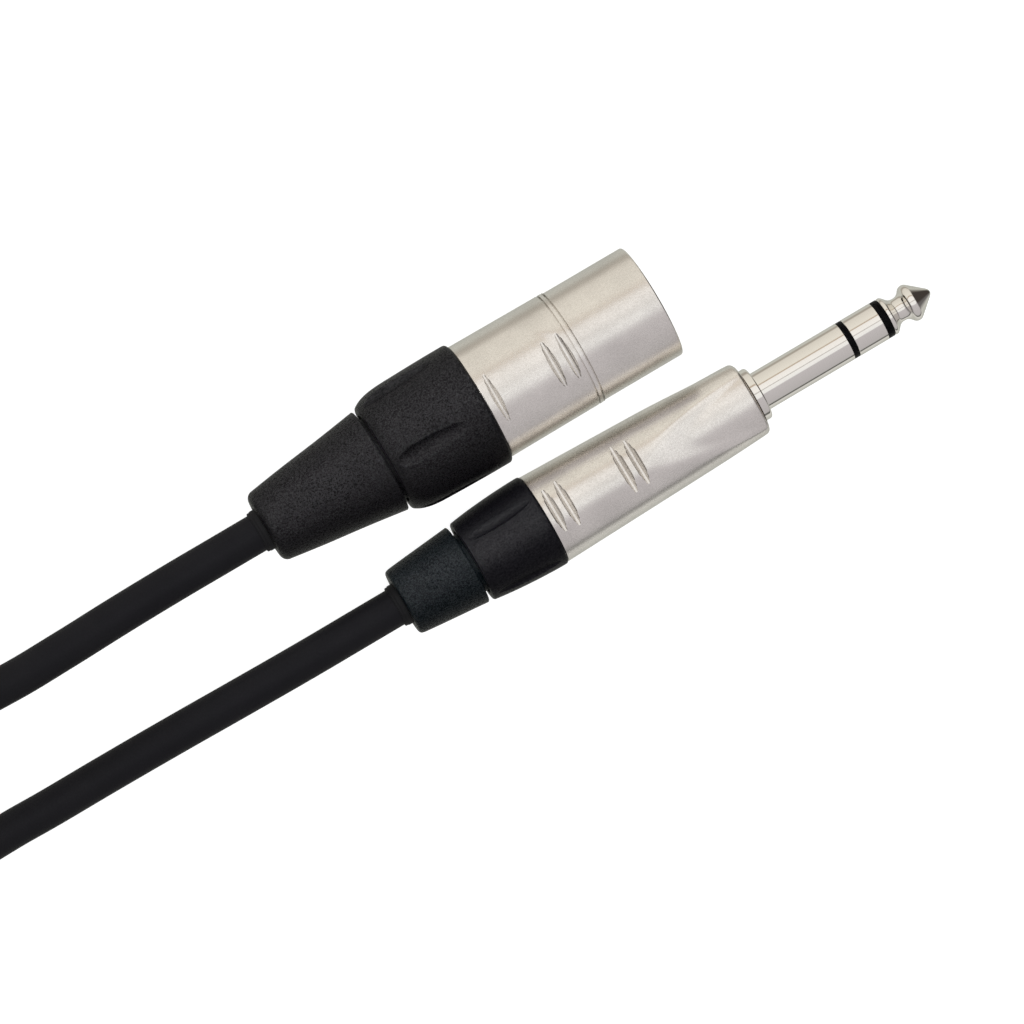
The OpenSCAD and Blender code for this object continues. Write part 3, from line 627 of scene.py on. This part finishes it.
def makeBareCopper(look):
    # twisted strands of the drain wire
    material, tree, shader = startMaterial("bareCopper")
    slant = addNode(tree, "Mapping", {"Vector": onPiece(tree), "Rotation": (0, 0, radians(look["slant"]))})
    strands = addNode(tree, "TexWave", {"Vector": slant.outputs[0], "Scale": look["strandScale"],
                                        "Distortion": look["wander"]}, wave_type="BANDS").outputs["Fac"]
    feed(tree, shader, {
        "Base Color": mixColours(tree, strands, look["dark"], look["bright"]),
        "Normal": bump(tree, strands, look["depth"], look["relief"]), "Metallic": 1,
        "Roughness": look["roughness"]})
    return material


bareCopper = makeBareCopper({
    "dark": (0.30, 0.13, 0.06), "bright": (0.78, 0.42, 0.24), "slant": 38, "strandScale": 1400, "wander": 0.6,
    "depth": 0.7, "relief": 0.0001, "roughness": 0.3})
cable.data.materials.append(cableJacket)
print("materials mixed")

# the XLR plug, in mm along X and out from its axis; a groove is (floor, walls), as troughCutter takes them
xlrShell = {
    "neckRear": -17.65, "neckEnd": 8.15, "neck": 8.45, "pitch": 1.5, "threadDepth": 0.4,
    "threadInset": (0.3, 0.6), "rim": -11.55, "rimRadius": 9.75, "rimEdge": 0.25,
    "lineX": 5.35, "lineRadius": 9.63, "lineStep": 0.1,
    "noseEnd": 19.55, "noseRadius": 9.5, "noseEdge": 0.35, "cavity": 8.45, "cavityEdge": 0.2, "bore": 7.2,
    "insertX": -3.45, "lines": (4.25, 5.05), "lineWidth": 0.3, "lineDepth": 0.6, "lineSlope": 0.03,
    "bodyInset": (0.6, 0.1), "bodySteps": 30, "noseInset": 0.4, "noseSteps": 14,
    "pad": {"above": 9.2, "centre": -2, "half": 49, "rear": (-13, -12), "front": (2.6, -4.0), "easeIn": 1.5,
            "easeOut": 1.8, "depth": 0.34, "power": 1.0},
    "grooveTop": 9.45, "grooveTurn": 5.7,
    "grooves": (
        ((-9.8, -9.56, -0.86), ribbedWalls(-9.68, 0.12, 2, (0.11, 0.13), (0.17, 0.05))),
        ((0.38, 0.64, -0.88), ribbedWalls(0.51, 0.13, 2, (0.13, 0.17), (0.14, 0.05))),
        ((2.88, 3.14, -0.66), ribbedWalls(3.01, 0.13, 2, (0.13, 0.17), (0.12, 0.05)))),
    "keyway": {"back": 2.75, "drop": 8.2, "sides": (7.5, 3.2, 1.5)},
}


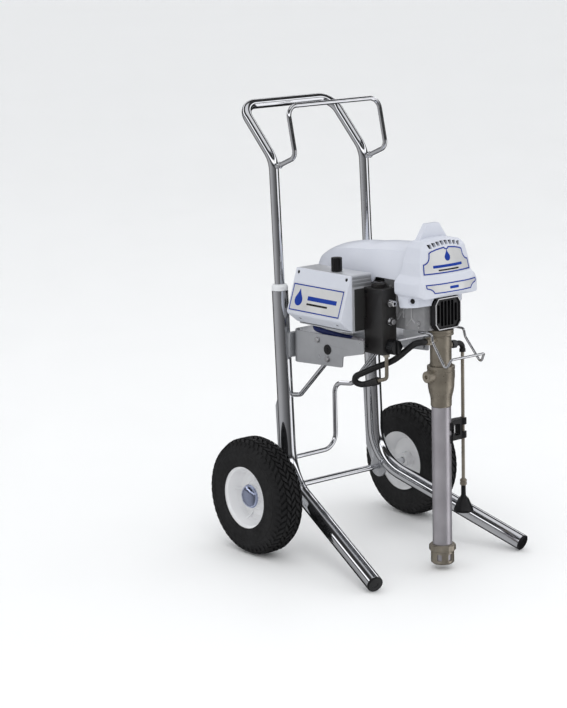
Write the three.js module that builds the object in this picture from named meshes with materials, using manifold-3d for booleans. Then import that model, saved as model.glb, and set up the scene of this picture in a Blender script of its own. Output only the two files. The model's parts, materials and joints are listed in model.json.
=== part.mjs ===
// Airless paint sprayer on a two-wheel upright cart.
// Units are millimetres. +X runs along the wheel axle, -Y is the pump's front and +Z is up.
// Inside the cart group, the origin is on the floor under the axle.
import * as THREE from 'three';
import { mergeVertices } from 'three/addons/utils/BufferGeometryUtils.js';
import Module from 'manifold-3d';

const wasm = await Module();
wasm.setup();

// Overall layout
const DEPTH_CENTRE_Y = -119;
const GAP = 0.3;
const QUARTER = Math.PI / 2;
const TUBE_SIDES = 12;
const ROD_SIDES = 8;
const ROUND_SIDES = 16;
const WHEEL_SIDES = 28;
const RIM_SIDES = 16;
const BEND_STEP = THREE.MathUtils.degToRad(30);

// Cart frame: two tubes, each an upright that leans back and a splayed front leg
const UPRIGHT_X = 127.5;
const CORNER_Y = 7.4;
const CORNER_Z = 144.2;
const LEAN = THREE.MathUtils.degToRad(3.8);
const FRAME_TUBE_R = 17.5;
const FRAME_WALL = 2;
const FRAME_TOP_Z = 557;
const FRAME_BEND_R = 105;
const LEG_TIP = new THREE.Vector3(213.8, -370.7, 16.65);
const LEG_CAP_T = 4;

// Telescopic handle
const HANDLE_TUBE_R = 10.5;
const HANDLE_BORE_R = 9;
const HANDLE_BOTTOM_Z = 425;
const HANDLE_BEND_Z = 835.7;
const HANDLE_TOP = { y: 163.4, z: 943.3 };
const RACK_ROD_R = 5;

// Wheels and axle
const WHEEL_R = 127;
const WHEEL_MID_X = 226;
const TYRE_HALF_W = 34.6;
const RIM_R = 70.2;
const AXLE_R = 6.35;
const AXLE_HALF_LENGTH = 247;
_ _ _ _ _
* Work to complete:
Copy all the lines, exactly.

* Response for this exercise:
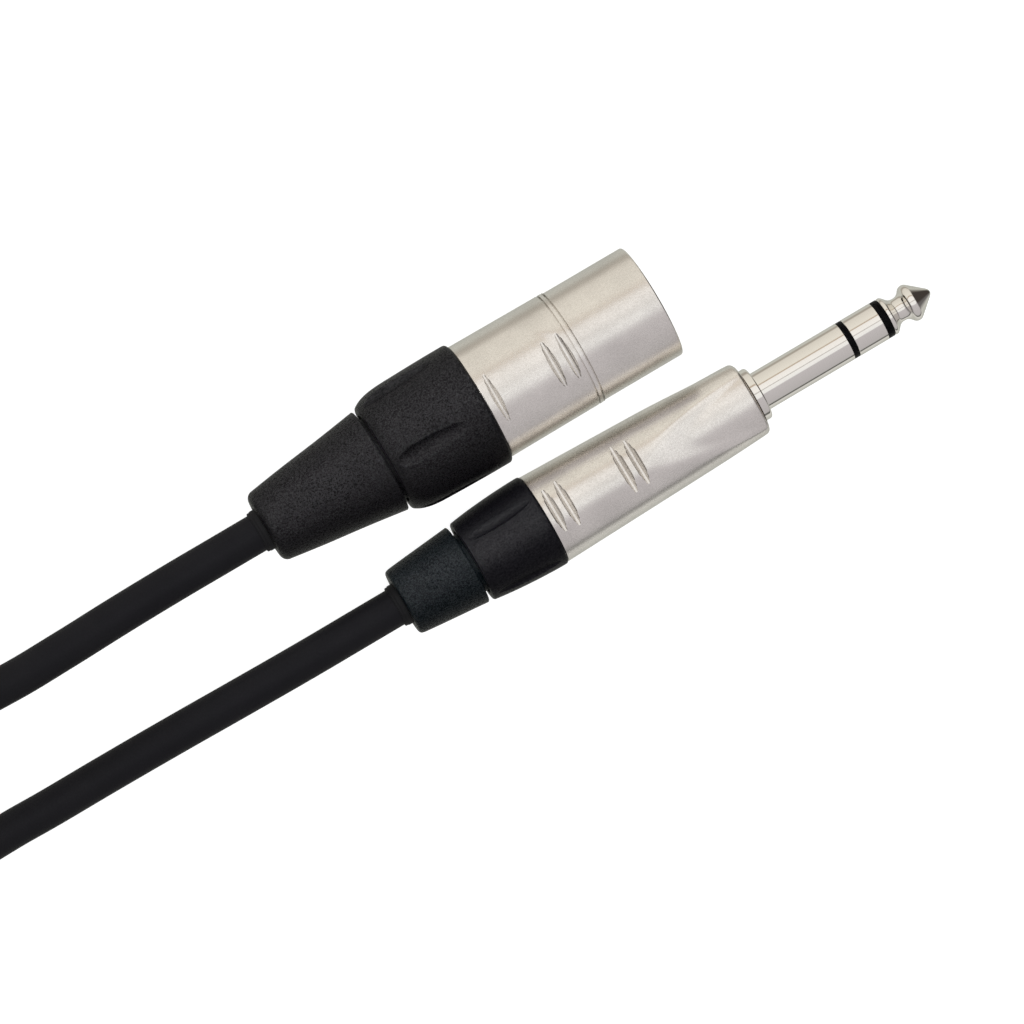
The OpenSCAD and Blender code for this object continues. Write part 3, from line 627 of scene.py on. This part finishes it.
def makeBareCopper(look):
    # twisted strands of the drain wire
    material, tree, shader = startMaterial("bareCopper")
    slant = addNode(tree, "Mapping", {"Vector": onPiece(tree), "Rotation": (0, 0, radians(look["slant"]))})
    strands = addNode(tree, "TexWave", {"Vector": slant.outputs[0], "Scale": look["strandScale"],
                                        "Distortion": look["wander"]}, wave_type="BANDS").outputs["Fac"]
    feed(tree, shader, {
        "Base Color": mixColours(tree, strands, look["dark"], look["bright"]),
        "Normal": bump(tree, strands, look["depth"], look["relief"]), "Metallic": 1,
        "Roughness": look["roughness"]})
    return material


bareCopper = makeBareCopper({
    "dark": (0.30, 0.13, 0.06), "bright": (0.78, 0.42, 0.24), "slant": 38, "strandScale": 1400, "wander": 0.6,
    "depth": 0.7, "relief": 0.0001, "roughness": 0.3})
cable.data.materials.append(cableJacket)
print("materials mixed")

# the XLR plug, in mm along X and out from its axis; a groove is (floor, walls), as troughCutter takes them
xlrShell = {
    "neckRear": -17.65, "neckEnd": 8.15, "neck": 8.45, "pitch": 1.5, "threadDepth": 0.4,
    "threadInset": (0.3, 0.6), "rim": -11.55, "rimRadius": 9.75, "rimEdge": 0.25,
    "lineX": 5.35, "lineRadius": 9.63, "lineStep": 0.1,
    "noseEnd": 19.55, "noseRadius": 9.5, "noseEdge": 0.35, "cavity": 8.45, "cavityEdge": 0.2, "bore": 7.2,
    "insertX": -3.45, "lines": (4.25, 5.05), "lineWidth": 0.3, "lineDepth": 0.6, "lineSlope": 0.03,
    "bodyInset": (0.6, 0.1), "bodySteps": 30, "noseInset": 0.4, "noseSteps": 14,
    "pad": {"above": 9.2, "centre": -2, "half": 49, "rear": (-13, -12), "front": (2.6, -4.0), "easeIn": 1.5,
            "easeOut": 1.8, "depth": 0.34, "power": 1.0},
    "grooveTop": 9.45, "grooveTurn": 5.7,
    "grooves": (
        ((-9.8, -9.56, -0.86), ribbedWalls(-9.68, 0.12, 2, (0.11, 0.13), (0.17, 0.05))),
        ((0.38, 0.64, -0.88), ribbedWalls(0.51, 0.13, 2, (0.13, 0.17), (0.14, 0.05))),
        ((2.88, 3.14, -0.66), ribbedWalls(3.01, 0.13, 2, (0.13, 0.17), (0.12, 0.05)))),
    "keyway": {"back": 2.75, "drop": 8.2, "sides": (7.5, 3.2, 1.5)},
}


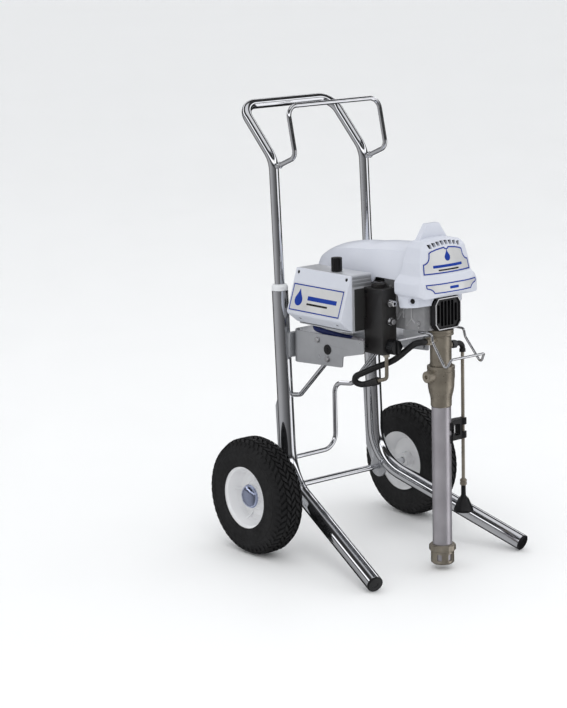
Write the three.js module that builds the object in this picture from named meshes with materials, using manifold-3d for booleans. Then import that model, saved as model.glb, and set up the scene of this picture in a Blender script of its own. Output only the two files. The model's parts, materials and joints are listed in model.json.
=== part.mjs ===
// Airless paint sprayer on a two-wheel upright cart.
// Units are millimetres. +X runs along the wheel axle, -Y is the pump's front and +Z is up.
// Inside the cart group, the origin is on the floor under the axle.
import * as THREE from 'three';
import { mergeVertices } from 'three/addons/utils/BufferGeometryUtils.js';
import Module from 'manifold-3d';

const wasm = await Module();
wasm.setup();

// Overall layout
const DEPTH_CENTRE_Y = -119;
const GAP = 0.3;
const QUARTER = Math.PI / 2;
const TUBE_SIDES = 12;
const ROD_SIDES = 8;
const ROUND_SIDES = 16;
const WHEEL_SIDES = 28;
const RIM_SIDES = 16;
const BEND_STEP = THREE.MathUtils.degToRad(30);

// Cart frame: two tubes, each an upright that leans back and a splayed front leg
const UPRIGHT_X = 127.5;
const CORNER_Y = 7.4;
const CORNER_Z = 144.2;
const LEAN = THREE.MathUtils.degToRad(3.8);
const FRAME_TUBE_R = 17.5;
const FRAME_WALL = 2;
const FRAME_TOP_Z = 557;
const FRAME_BEND_R = 105;
const LEG_TIP = new THREE.Vector3(213.8, -370.7, 16.65);
const LEG_CAP_T = 4;

// Telescopic handle
const HANDLE_TUBE_R = 10.5;
const HANDLE_BORE_R = 9;
const HANDLE_BOTTOM_Z = 425;
const HANDLE_BEND_Z = 835.7;
const HANDLE_TOP = { y: 163.4, z: 943.3 };
const RACK_ROD_R = 5;

// Wheels and axle
const WHEEL_R = 127;
const WHEEL_MID_X = 226;
const TYRE_HALF_W = 34.6;
const RIM_R = 70.2;
const AXLE_R = 6.35;
const AXLE_HALF_LENGTH = 247;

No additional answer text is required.